According to a government data released on Wednesday, the US life expectancy decreased for the second year in a row in 2021, falling by roughly a year from 2020.
As per The Guardian, in the first two years of the Covid-19 epidemic, the predicted life expectancy in the United States decreased by roughly three years. The previous comparable decline occurred during the height of World War II, in the early 1940s.
The Centers for Disease Control and Prevention (CDC) blamed Covid for approximately half of the reduction in 2021, a year in which immunizations became widely available, but novel coronavirus strains produced waves of hospitalizations and fatalities. Other factors contributing to the decline include persistent difficulties such as drug overdoses, cardiovascular disease, suicide, and chronic liver disease.
“The situation is awful. “It was bad before, and it’s become worse,” said Samuel Preston, a demographer from the University of Pennsylvania. Life expectancy is an estimate of the average number of years a baby born in a particular year can expect to live, given the prevailing mortality rate. It is “the most fundamental indicator of population health in this country,” according to Robert Hummer, an expert on population health patterns at the University of North Carolina.

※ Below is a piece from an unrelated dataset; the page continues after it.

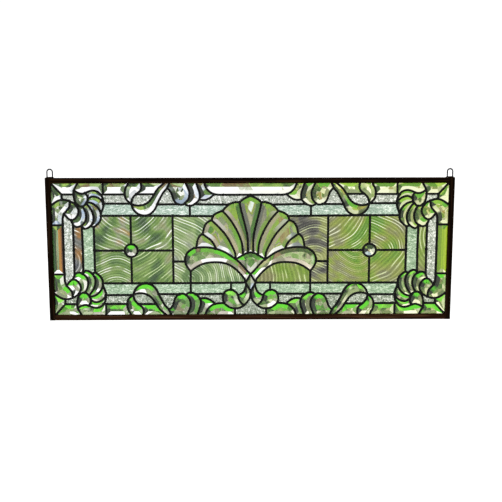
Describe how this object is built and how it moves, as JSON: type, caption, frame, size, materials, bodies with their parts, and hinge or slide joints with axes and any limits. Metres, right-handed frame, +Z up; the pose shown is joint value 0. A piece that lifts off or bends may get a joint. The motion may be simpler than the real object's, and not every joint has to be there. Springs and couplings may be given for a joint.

Life expectancy in the United States climbed for decades, but improvement halted before to the epidemic. 2019 marked 78 years and 10 months of age. In 2020, it fell to 77 years old. Last year, it decreased to approximately 76 years and 1 month. 1996 was the last time it was that low.
Some racial groups experienced more severe declines during the epidemic, and some gaps worsened. Since the beginning of the pandemic, the life expectancy of American Indians and Alaska Natives has decreased by more than six and a half years to 65 years. In the same time period, the life expectancy of Asian Americans decreased by approximately two years to 83 and a half.
Lack of access to quality healthcare, lower vaccination rates, and a bigger proportion of the population in lower-paying occupations that necessitated them to continue working during the height of the epidemic are all probable explanations, according to experts.
The new report utilizes preliminary data. Estimates of life expectancy can fluctuate with the inclusion of further data and analysis. Initially, the CDC estimated that life expectancy in 2020 would decrease by around one year and six months. However, once additional death reports and analyses were compiled, the duration was determined to be around one year and ten months.
CDC officials predict that the losses in 2020 and 2021 will mark the first two consecutive years of decreased life expectancy in the United States since the early 1960s.